In mid-March, Cisco released two patches for serious vulnerabilities in Webex, the “leading enterprise solution for video conferencing”, according to the company. The issues both stemmed from the WebEx recording facility and could have allowed a malicious actor to execute code remotely with the same privileges as the user. Remote code execution bugs are at the scarier end of the threat scale because, as the name suggests, they do not require physical access to a device for an attack to be successful.
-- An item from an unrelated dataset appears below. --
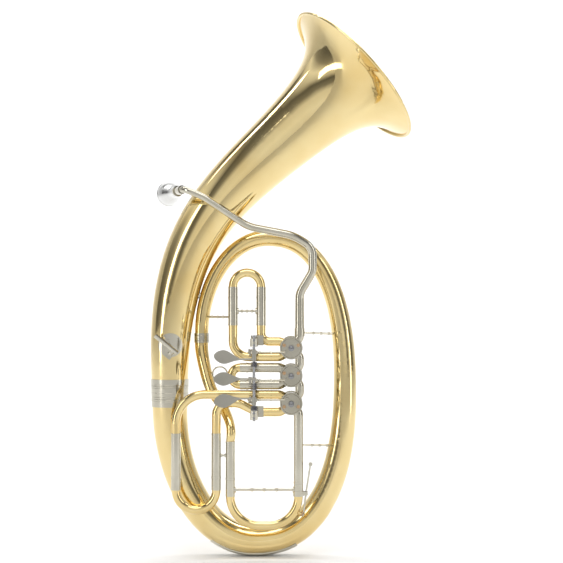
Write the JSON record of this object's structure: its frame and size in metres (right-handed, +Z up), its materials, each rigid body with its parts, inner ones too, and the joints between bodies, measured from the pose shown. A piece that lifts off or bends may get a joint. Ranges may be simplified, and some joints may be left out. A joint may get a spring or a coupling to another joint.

Earlier this year, another high severity vulnerability in Webex could have allowed an unauthorised user to access password-protected meetings. This bug is perhaps most pertinent to the criticism that Zoom has been receiving. Zoom-bombing can have upsetting, offensive, or embarrassing consequences. Most users would assume that implementing a password requirement for meetings would keep them safe. But in the case of the Webex vulnerability, even password-protected meetings were at risk if the threat actor knew the meeting ID. This issue was fixed in a timely manner by Cisco but was barely covered in the mainstream press. It is unlikely to have affected the uptake of the product by prospective customers or to have negatively impacted Cisco’s reputation. Compare this to the hundreds of pieces on Zoom-bombing that a cursory Google search throws up, and the imbalance is clear.
A critical vulnerability was revealed in Slack in mid-March whereby an attacker could automate the takeover of accounts to gain full control of them, facilitating data theft. This issue was patched 24 hours after its discovery. Last December, vulnerabilities were reported in GoToMeeting that allowed attackers to “insert their own code into a given program, pose as genuine users or crash a given program.”  These bugs, too, were addressed swiftly. In neither case was there a significant amount of publicity. This is not because they were any less severe than the issues affecting Zoom. It stems instead from the fact that the programs were not in the public consciousness to an extent that it would have been worthwhile for the media to cover them.
In the development of any piece of software, coding mistakes are made that could endanger users. These are frequently found in testing or beta builds that are released to a smaller audience with a view to overcoming any initial teething problems before the main rollout. Since the beginning of March, however, we have seen a process that normally takes months or longer happen in just a few weeks. In Zoom’s case, its ability to scale up quickly was a significant problem, and its emphasis on ease of use left its users open to abuse.
There are alternatives to Zoom, all of which do fundamentally the same thing and, for casual users and businesses, will facilitate interactions with their friends or colleagues. These platforms have all faced similar issues in development but were able to fix them on a normal timeline without the glare of the media and governments around the world. That Zoom has managed to remedy many of the concerning flaws in its product so quickly is unusual; that there were problems in the platform to begin with, is not.